The practical bottom line
If you only remember one thing from the data, remember this: the pool gate is not the accessory attached to the safety system. It is part of the safety system. CDC's four-sided-fence recommendation and CPSC's under-5 injury concentration point to the same conclusion. The barrier only works if the gate closes and latches every time.
That is the standard worth carrying into schematic design, delegated design review, substitutions, and closeout. If the project team treats the gate as just another ornamental leaf, the statistics suggest the building is betting against the wrong side of the risk curve.
FAQ
What is the main pool drowning statistic architects should know?
CDC says drowning is the leading cause of death for children ages 1 to 4 in the United States. That makes pool barriers and gates a front-end life-safety design issue, not a late-stage site accessory decision.
How many pool or spa submersion injuries involve children each year?
CPSC estimates an annual average of 6,300 emergency-department-treated nonfatal pool- or spa-related submersion injuries for children younger than 15 during 2022 through 2024.
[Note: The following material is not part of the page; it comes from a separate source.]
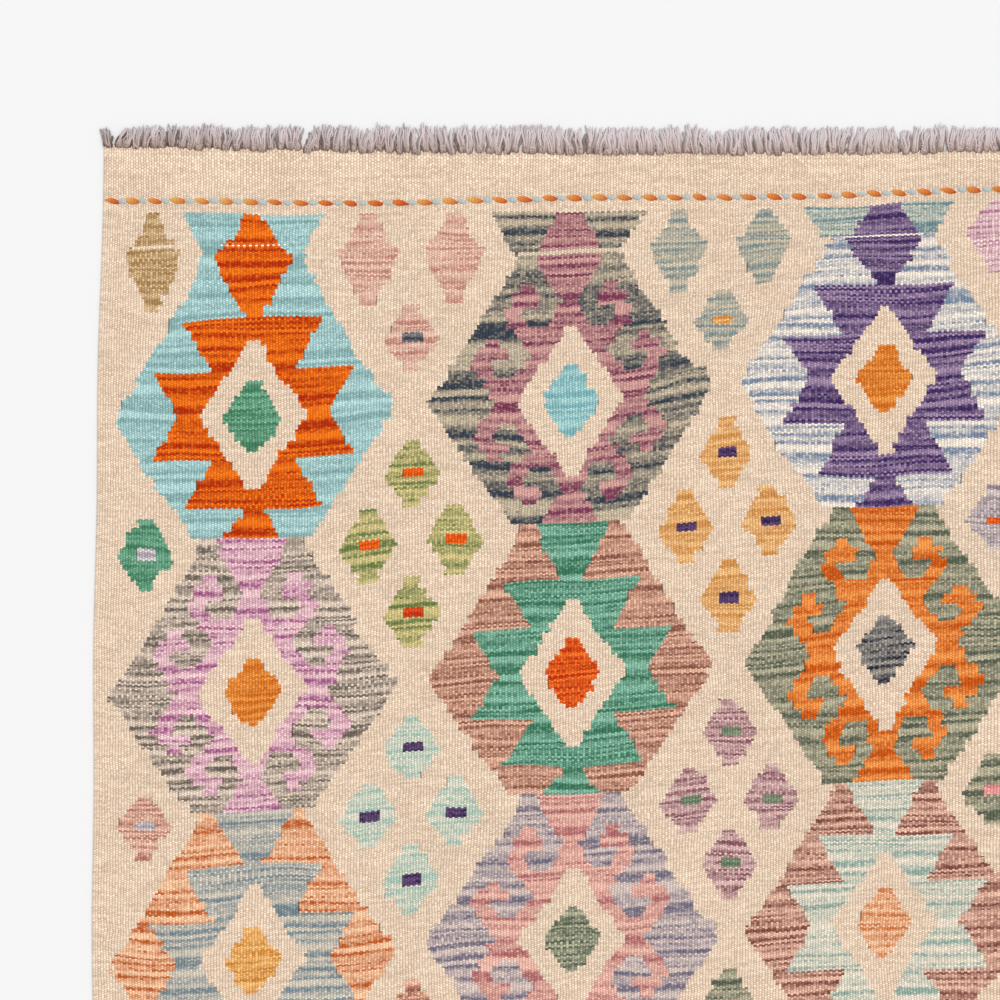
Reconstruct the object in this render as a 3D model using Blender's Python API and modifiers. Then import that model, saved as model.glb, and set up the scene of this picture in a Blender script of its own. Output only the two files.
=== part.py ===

Which age group is most at risk in the CPSC data?
Children younger than 5 are the dominant group: 73% of estimated nonfatal injuries and 79% of reported fatal drownings in the periods covered by CPSC's 2025 report.
What does CDC recommend for a home pool barrier?
A four-sided fence at least four feet high that fully encloses the pool and separates it from the house, with a self-closing and self-latching gate.
Why is gate hardware such a big deal?
Because the gate is the part of the barrier that moves. If it does not self-close and self-latch reliably after each use, the barrier does not restore itself.
Does ISPSC still matter for commercial pool work?
Yes. Adoption varies by jurisdiction, but states still use it. Texas DSHS, for example, adopted the 2021 ISPSC by reference for commercial swimming pools and spas.